Jons en Koosje Bouwman
Eind 1942 besloot het Joodse echtpaar Mozes Bouwman (1909-1993) en Sophie Prins (1913-1997) uit Haarlem onder te duiken. Het werd te gevaarlijk, zeker nadat al heel veel Joden waren opgepakt en op transport gesteld. Mozes Bouwman en Sophie Prins waren op 16 april 1936 getrouwd te Den Helder. Het echtpaar Bouwman kreeg uiteindelijk drie kinderen: in 1938 Lion (Jons genoemd), in 1939 Koosje en in 1944 Albert Dick Thomas Franklin (Ab). Jons en Koosje werden eind 1942 ondergebracht bij een familie in Gorkum. Daar werden ze echter verraden.
Oldebroek en Dick Bleij
Vervolgens vond de familie Bouwman een veilig onderkomen in Oldebroek. Jons en Koosje kwamen terecht op het landgoed Zwaluwenburg, waar in de villa een onderwijsinrichting was voor kinderen met een leerachterstand. Maar al gauw bleek dat de kinderen hier werden onderwezen in de geest van het Duitse bewind. Jons en Koosje liepen hier met hun Joodse achtergrond gevaar. Het lukte verzetsman Dick Bleij om Jons en Koosje Bouwman weg te halen van Zwaluwenburg. Hij vond een tijdelijk onderduikadres voor hen.
Bagijnendijkje
Na ongeveer twee weken kregen Jons en Koosje Bouwman een onderduikadres bij de ouders van Dick Bleij, Jan Hendrik Bleij (1886-1962) en Jacoba Bleij-Westerink (1891-1970). Zo kwamen de kinderen in het voorjaar van 1943 in de woning van de familie Bleij aan het Bagijnendijkje te Elburg. Vrij kort daarna werd Dick Bleij gearresteerd. In zijn bureaulade op het gemeentehuis te Oldebroek vonden de Duitsers vervalste persoonsbewijzen. Toen zijn ouders hier bericht van kregen, hebben ze Jons en Koosje onmiddellijk in veiligheid gebracht. Miep Westerink (verloofde van Dick Bleij) en Ton van Reen (later getrouwd met Gerda Westerink) hebben Jons en Koosje achter op hun fietsen naar dominee Buenk in Veessen gebracht. Deze dominee was een bekende van Jan Hendrik Bleij. De volgende dag kreeg de familie Bleij huiszoeking. Er werd niets gevonden. Na hun verblijf in Veessen werden Jons en Koosje Bouwman begin 1944 overgebracht naar de familie Flim in Oostendorp. Daar bleven ze ongeveer een half jaar.
Familie Bleij
Jons en Koosje Bouwman keerden na verloop van tijd terug naar het Bagijnendijkje in Elburg. Bij de familie Bleij hadden ze een uitstekend onderduikadres. Dick Bleij was tijdens de oorlog administratief medewerker bij de gemeente Oldebroek. Hij had verkering met Miep Westerink, met wie hij later trouwde. Dick was als verzetsman betrokken bij het vervalsen van persoonsbewijzen. Daarnaast kon hij vanuit zijn functie valse gegevens invoeren in het Bevolkingsregister, ter bescherming van Joodse onderduikers in de omgeving. Eind 1943 zorgde hij voor een onderduikadres voor (de ouders) Mozes en Sophia Bouwman bij de familie Van Enk in Oldebroek.

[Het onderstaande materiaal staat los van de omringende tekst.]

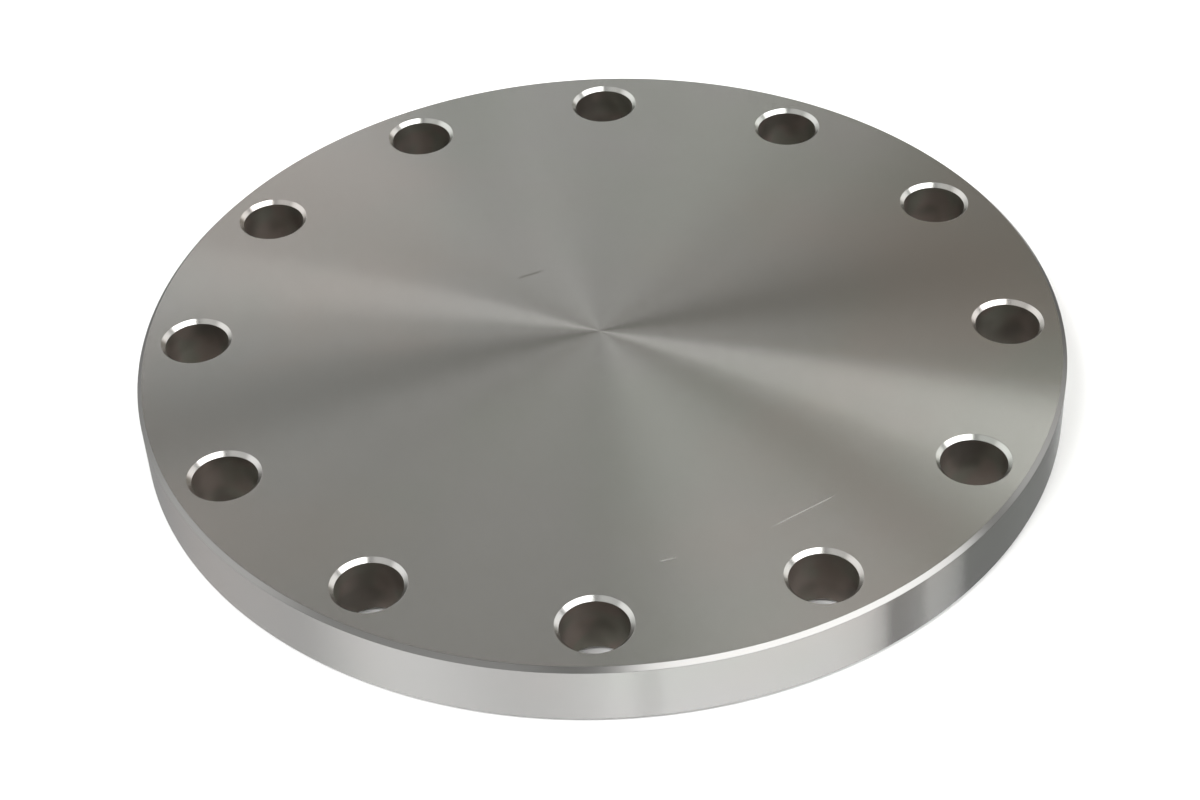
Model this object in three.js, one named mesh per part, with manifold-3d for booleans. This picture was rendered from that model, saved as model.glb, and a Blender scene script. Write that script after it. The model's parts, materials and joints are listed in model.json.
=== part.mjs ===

Tijdens de onderduikperiode wisten Jons en Koosje Bouwman niet waar hun ouders waren. Pas tegen het eind van 1943 kregen de kinderen een eerste levensteken van hun ouders. Sophia Bouwman kwam vervolgens enkele keren in het geheim (verkleed) op bezoek bij haar kinderen aan het Bagijnendijkje. Jons en Koosje bezochten in Elburg en Oostendorp de lagere school. Bij gevaar hadden de kinderen een schuilplaats onder de vloer van de keuken. En beiden hadden een schuilnaam: Jonsje en Koosje de Jong. De bevrijding van Elburg op 19 april 1945 was voor Jons en Koosje Bouwman een onvergetelijke ervaring.
Yad Vashem
Op initiatief van Mozes Bouwman ontvingen Jan Hendrik Bleij en Jacoba Bleij-Westerink op 24 november 1983 postuum de Yad Vashem-penning. Ook zoon Dick Bleij kreeg die dag deze eervolle onderscheiding. Daarmee werden ze erkend als Rechtvaardigen onder de Volkeren.